3º dia: Chegou a hora
de preparar comida de verdade!
- Pommes château: batatas
em formato de barril, primeiramente escaldadas, depois fritas, depois assadas
no forno. Vocês não imaginam o trabalho que dá para colocar estas batatas em formato
de barril. Bem coisa de corte francesa mesmo. Mas elas ficam uma delícia.
- Carrots et navets glacês:
cenouras e nabos, também em formato de barril (aff!), cozidas numa solução de
água, manteiga e açúcar (isso mesmo, açúcar!). Depois de cozidas, tiramos as
cenouras e nabos da solução e deixamos a solução virar tipo um xarope. Daí é só
colocar as cenouras e nabos de novo lá por alguns segundos. Eles ficam super
brilhosos e estranhamente gostosos.
- Ragôut d’ aubergines
et tomates: Esse nome todo chique quer dizer berinjela e tomates cortados em
cubos e fritos. Esse foi o último prato que começamos. Neste momento, o açúcar do
carrots e navets glacês estava caramelizando, e as pommes château estavam no forno.

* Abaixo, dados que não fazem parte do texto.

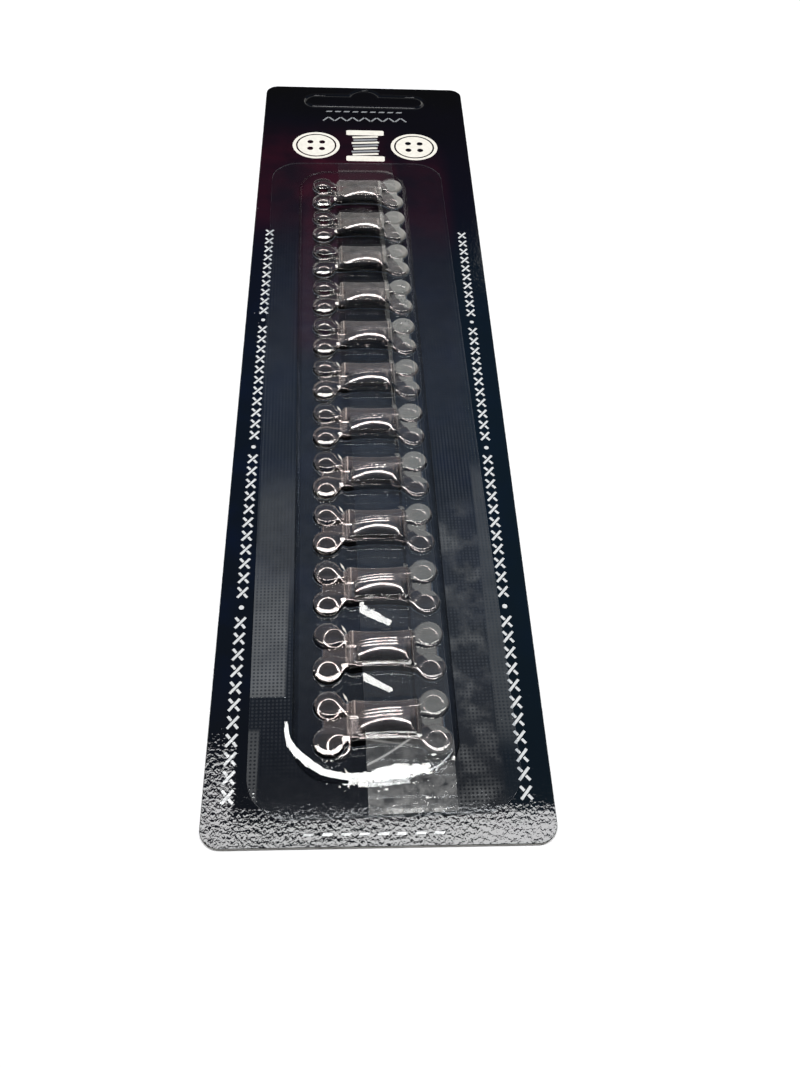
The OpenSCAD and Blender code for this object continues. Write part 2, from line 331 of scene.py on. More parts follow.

Com tanta coisa ao mesmo tempo acontecendo, minhas berinjelas quase
queimaram!!! L Percebi a tempo, tirei do fogo, e lá veio o
chef: “Porque isto aqui não está no fogo?”, “Porque estavam queimando, chef”, “Se
estão queimando e ainda estão cruas, ou você abaixa o fogo, ou coloca mais
azeite”.”Yes, chef”. Bom, como o fogo já estava no mínimo (fogão industrial é
surreal de forte!), eu taquei azeite nas berinjelas. Ok, parou de queimar, mas
ficou muito gorduroso.
No final, preparamos
um prato (com direito a decoração) e apresentamos ao chef. Quando chegou a minha vez, eu estava muito,
muito nervosa. Se ele falasse que estava horrível, acho que eu chorava, sei lá,
desmaiava, algum drama desses. Pois bem, primeiramente a apresentação: “Está
ok, mas tem muito óleo no prato por causa do ragout que está muito gorduroso”. “Ahhhhhh
pô chef! Você que disse para eu colocar mais azeite!!!!” É claro que não falei
nada disso. Só pensei. Mas então, ele pegou o garfo, e como em câmera lenta,
ele deu uma garfada, e ele ajeitou a garfada, e ele comeu a garfada, e ele degustou
a garfada, e quando estes 3 segundos já viravam uma eternidade, ele disse: “Muito
bom, a apresentação está ruim, mas o tempero está excelente, e no final das
contas, é isso que importa. Good job!”. “Thanks Chef!”
Vocês não podem
imaginar minha alegria! A sensação foi quase a de ganhar Hell’s Kitchen. Toda a
semana, todo o suor, todo o cansaço valeram a pena. E eu nem gosto de berinjela,
mas esse dia comi berinjela no jantar, preparada na cozinha da Le Cordon Bleu,
aprovada pelo Chef Josef da Le Cordon Bleu. Demais!